I’m giving you a different call, and it’s the only one that matters: get your first client today or delete the app. By "the app" I mean whatever self-education platform you’re using to hide. Skool, YouTube, high-ticket mastermind groups where you’re the only one not making sales. Delete it. Not because it’s inherently bad, but because you’re using it as a crutch, and that crutch has become your cage.

The moment you have a single ugly sale, something shifts. You stop being a consumer of business and start being an operator. You realize that effect horizons aren’t something you wait for; they’re something you trigger by putting yourself in the path of money and refusing to move until it flows.

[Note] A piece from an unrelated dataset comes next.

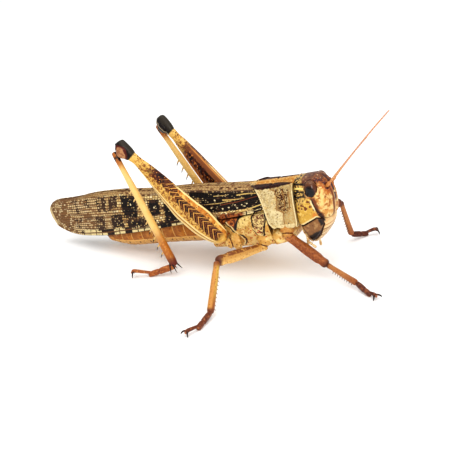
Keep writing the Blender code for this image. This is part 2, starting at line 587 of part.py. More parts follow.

So here’s the verdict: The video you just watched isn’t the problem. It’s fine advice for someone who already has cash flow and is trying to step back from operator mode to owner mode. But reading the comments, looking at the faces in that room, I’d bet my own money that 90% of viewers are using it as intellectual opium. It makes the pain of inaction feel meaningful. It puts a philosophical bow on procrastination.

Break the loop. The most profound long-term consequence you can create is the one that starts when a stranger looks at what you’ve built and pays you for it. That single moment contains more real data about business, human psychology, and your own capability than a thousand hours of "mental models" ever will.

Log off. Pitch a real human. Get told no. Pitch another. Get a yes. Do the thing. Then, maybe, if you want to relax with a fancy video about effect horizons, go ahead. But you’ll be watching it from a completely different universe, the one where your bank account isn’t a countdown clock, and your discipline actually has a point.